### DATA SEGMENT
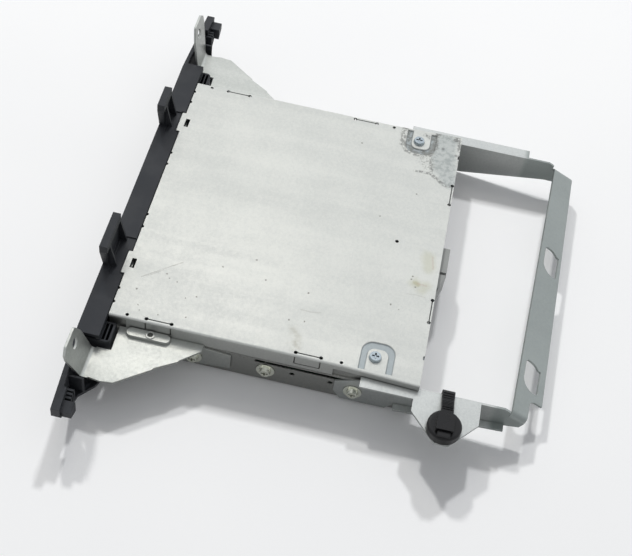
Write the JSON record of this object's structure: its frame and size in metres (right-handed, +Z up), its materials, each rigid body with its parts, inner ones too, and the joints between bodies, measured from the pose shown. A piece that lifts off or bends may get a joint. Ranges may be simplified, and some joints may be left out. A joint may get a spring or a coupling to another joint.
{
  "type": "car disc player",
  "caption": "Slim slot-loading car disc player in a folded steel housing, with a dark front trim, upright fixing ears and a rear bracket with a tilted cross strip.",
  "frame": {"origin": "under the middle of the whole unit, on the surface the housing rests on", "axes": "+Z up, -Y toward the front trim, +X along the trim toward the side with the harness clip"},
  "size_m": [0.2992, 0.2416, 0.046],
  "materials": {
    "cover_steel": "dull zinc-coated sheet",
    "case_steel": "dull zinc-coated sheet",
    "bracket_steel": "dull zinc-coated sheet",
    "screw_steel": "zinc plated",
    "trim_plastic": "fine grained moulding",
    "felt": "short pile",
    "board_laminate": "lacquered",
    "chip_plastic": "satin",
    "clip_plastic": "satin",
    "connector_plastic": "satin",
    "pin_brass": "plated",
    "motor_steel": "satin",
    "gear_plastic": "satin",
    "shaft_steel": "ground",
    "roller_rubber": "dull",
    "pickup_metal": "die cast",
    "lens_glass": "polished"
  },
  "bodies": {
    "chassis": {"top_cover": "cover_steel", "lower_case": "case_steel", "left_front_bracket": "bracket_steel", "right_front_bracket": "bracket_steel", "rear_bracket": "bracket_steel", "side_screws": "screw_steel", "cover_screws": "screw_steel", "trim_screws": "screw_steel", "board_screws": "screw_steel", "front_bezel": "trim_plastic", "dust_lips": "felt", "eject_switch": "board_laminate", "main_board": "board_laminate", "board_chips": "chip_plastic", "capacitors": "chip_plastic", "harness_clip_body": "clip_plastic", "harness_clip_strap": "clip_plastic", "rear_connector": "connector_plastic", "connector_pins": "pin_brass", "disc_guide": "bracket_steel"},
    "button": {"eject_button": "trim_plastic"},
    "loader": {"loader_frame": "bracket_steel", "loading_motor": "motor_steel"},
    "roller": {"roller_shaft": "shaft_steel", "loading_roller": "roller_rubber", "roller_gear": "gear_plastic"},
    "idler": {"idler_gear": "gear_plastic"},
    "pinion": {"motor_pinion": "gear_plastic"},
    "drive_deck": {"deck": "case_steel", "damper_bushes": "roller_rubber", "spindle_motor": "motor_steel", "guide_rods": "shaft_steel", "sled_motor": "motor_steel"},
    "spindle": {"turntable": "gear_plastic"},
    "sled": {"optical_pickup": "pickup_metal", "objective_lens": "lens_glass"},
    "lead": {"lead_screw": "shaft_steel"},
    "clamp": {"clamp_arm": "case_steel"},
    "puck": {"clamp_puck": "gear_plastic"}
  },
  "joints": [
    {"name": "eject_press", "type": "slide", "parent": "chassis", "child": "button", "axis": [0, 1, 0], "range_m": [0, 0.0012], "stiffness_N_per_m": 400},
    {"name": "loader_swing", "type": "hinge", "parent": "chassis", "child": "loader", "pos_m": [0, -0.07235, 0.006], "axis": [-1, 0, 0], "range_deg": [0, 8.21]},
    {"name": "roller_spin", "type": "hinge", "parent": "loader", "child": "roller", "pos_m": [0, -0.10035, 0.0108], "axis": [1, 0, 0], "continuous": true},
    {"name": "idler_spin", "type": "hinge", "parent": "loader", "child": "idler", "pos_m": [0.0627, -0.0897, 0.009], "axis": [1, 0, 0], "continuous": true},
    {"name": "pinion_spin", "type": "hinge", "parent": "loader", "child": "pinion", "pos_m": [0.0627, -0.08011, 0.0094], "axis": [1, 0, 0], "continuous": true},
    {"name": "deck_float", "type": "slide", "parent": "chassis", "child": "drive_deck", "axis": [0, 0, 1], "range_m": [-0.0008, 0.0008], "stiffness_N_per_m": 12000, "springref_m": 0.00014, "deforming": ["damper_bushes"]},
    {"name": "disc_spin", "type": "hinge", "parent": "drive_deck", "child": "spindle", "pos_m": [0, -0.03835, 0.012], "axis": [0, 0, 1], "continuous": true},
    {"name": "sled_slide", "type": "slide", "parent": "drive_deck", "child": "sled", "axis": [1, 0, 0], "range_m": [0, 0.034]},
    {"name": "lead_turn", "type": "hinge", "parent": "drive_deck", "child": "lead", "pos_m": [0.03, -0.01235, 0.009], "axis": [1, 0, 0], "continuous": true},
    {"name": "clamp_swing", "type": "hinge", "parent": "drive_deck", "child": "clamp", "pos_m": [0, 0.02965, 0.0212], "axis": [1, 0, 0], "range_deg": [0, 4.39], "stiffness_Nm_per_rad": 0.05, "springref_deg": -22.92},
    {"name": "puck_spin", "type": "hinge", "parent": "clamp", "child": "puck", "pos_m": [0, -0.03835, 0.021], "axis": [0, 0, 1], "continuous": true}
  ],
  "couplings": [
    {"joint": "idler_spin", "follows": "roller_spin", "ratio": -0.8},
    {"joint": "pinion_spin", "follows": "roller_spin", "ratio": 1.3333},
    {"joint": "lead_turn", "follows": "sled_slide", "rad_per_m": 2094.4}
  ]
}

### TASK OBJECTIVE
Take the listing above and set it down exactly.

### THE COMPLETED TASK
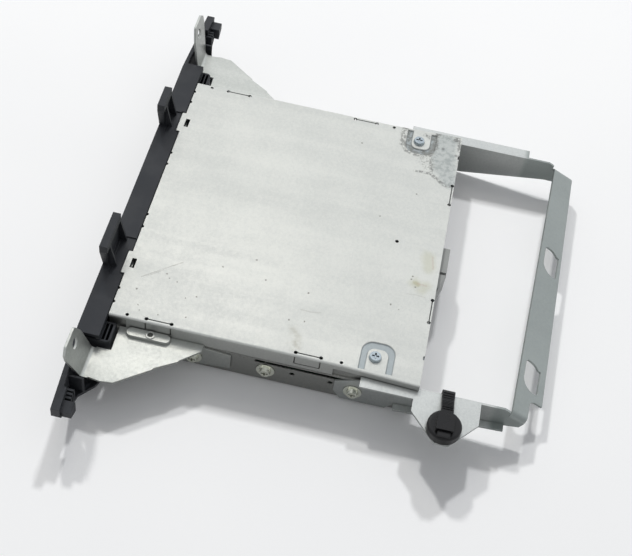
Write the JSON record of this object's structure: its frame and size in metres (right-handed, +Z up), its materials, each rigid body with its parts, inner ones too, and the joints between bodies, measured from the pose shown. A piece that lifts off or bends may get a joint. Ranges may be simplified, and some joints may be left out. A joint may get a spring or a coupling to another joint.
{
  "type": "car disc player",
  "caption": "Slim slot-loading car disc player in a folded steel housing, with a dark front trim, upright fixing ears and a rear bracket with a tilted cross strip.",
  "frame": {"origin": "under the middle of the whole unit, on the surface the housing rests on", "axes": "+Z up, -Y toward the front trim, +X along the trim toward the side with the harness clip"},
  "size_m": [0.2992, 0.2416, 0.046],
  "materials": {
    "cover_steel": "dull zinc-coated sheet",
    "case_steel": "dull zinc-coated sheet",
    "bracket_steel": "dull zinc-coated sheet",
    "screw_steel": "zinc plated",
    "trim_plastic": "fine grained moulding",
    "felt": "short pile",
    "board_laminate": "lacquered",
    "chip_plastic": "satin",
    "clip_plastic": "satin",
    "connector_plastic": "satin",
    "pin_brass": "plated",
    "motor_steel": "satin",
    "gear_plastic": "satin",
    "shaft_steel": "ground",
    "roller_rubber": "dull",
    "pickup_metal": "die cast",
    "lens_glass": "polished"
  },
  "bodies": {
    "chassis": {"top_cover": "cover_steel", "lower_case": "case_steel", "left_front_bracket": "bracket_steel", "right_front_bracket": "bracket_steel", "rear_bracket": "bracket_steel", "side_screws": "screw_steel", "cover_screws": "screw_steel", "trim_screws": "screw_steel", "board_screws": "screw_steel", "front_bezel": "trim_plastic", "dust_lips": "felt", "eject_switch": "board_laminate", "main_board": "board_laminate", "board_chips": "chip_plastic", "capacitors": "chip_plastic", "harness_clip_body": "clip_plastic", "harness_clip_strap": "clip_plastic", "rear_connector": "connector_plastic", "connector_pins": "pin_brass", "disc_guide": "bracket_steel"},
    "button": {"eject_button": "trim_plastic"},
    "loader": {"loader_frame": "bracket_steel", "loading_motor": "motor_steel"},
    "roller": {"roller_shaft": "shaft_steel", "loading_roller": "roller_rubber", "roller_gear": "gear_plastic"},
    "idler": {"idler_gear": "gear_plastic"},
    "pinion": {"motor_pinion": "gear_plastic"},
    "drive_deck": {"deck": "case_steel", "damper_bushes": "roller_rubber", "spindle_motor": "motor_steel", "guide_rods": "shaft_steel", "sled_motor": "motor_steel"},
    "spindle": {"turntable": "gear_plastic"},
    "sled": {"optical_pickup": "pickup_metal", "objective_lens": "lens_glass"},
    "lead": {"lead_screw": "shaft_steel"},
    "clamp": {"clamp_arm": "case_steel"},
    "puck": {"clamp_puck": "gear_plastic"}
  },
  "joints": [
    {"name": "eject_press", "type": "slide", "parent": "chassis", "child": "button", "axis": [0, 1, 0], "range_m": [0, 0.0012], "stiffness_N_per_m": 400},
    {"name": "loader_swing", "type": "hinge", "parent": "chassis", "child": "loader", "pos_m": [0, -0.07235, 0.006], "axis": [-1, 0, 0], "range_deg": [0, 8.21]},
    {"name": "roller_spin", "type": "hinge", "parent": "loader", "child": "roller", "pos_m": [0, -0.10035, 0.0108], "axis": [1, 0, 0], "continuous": true},
    {"name": "idler_spin", "type": "hinge", "parent": "loader", "child": "idler", "pos_m": [0.0627, -0.0897, 0.009], "axis": [1, 0, 0], "continuous": true},
    {"name": "pinion_spin", "type": "hinge", "parent": "loader", "child": "pinion", "pos_m": [0.0627, -0.08011, 0.0094], "axis": [1, 0, 0], "continuous": true},
    {"name": "deck_float", "type": "slide", "parent": "chassis", "child": "drive_deck", "axis": [0, 0, 1], "range_m": [-0.0008, 0.0008], "stiffness_N_per_m": 12000, "springref_m": 0.00014, "deforming": ["damper_bushes"]},
    {"name": "disc_spin", "type": "hinge", "parent": "drive_deck", "child": "spindle", "pos_m": [0, -0.03835, 0.012], "axis": [0, 0, 1], "continuous": true},
    {"name": "sled_slide", "type": "slide", "parent": "drive_deck", "child": "sled", "axis": [1, 0, 0], "range_m": [0, 0.034]},
    {"name": "lead_turn", "type": "hinge", "parent": "drive_deck", "child": "lead", "pos_m": [0.03, -0.01235, 0.009], "axis": [1, 0, 0], "continuous": true},
    {"name": "clamp_swing", "type": "hinge", "parent": "drive_deck", "child": "clamp", "pos_m": [0, 0.02965, 0.0212], "axis": [1, 0, 0], "range_deg": [0, 4.39], "stiffness_Nm_per_rad": 0.05, "springref_deg": -22.92},
    {"name": "puck_spin", "type": "hinge", "parent": "clamp", "child": "puck", "pos_m": [0, -0.03835, 0.021], "axis": [0, 0, 1], "continuous": true}
  ],
  "couplings": [
    {"joint": "idler_spin", "follows": "roller_spin", "ratio": -0.8},
    {"joint": "pinion_spin", "follows": "roller_spin", "ratio": 1.3333},
    {"joint": "lead_turn", "follows": "sled_slide", "rad_per_m": 2094.4}
  ]
}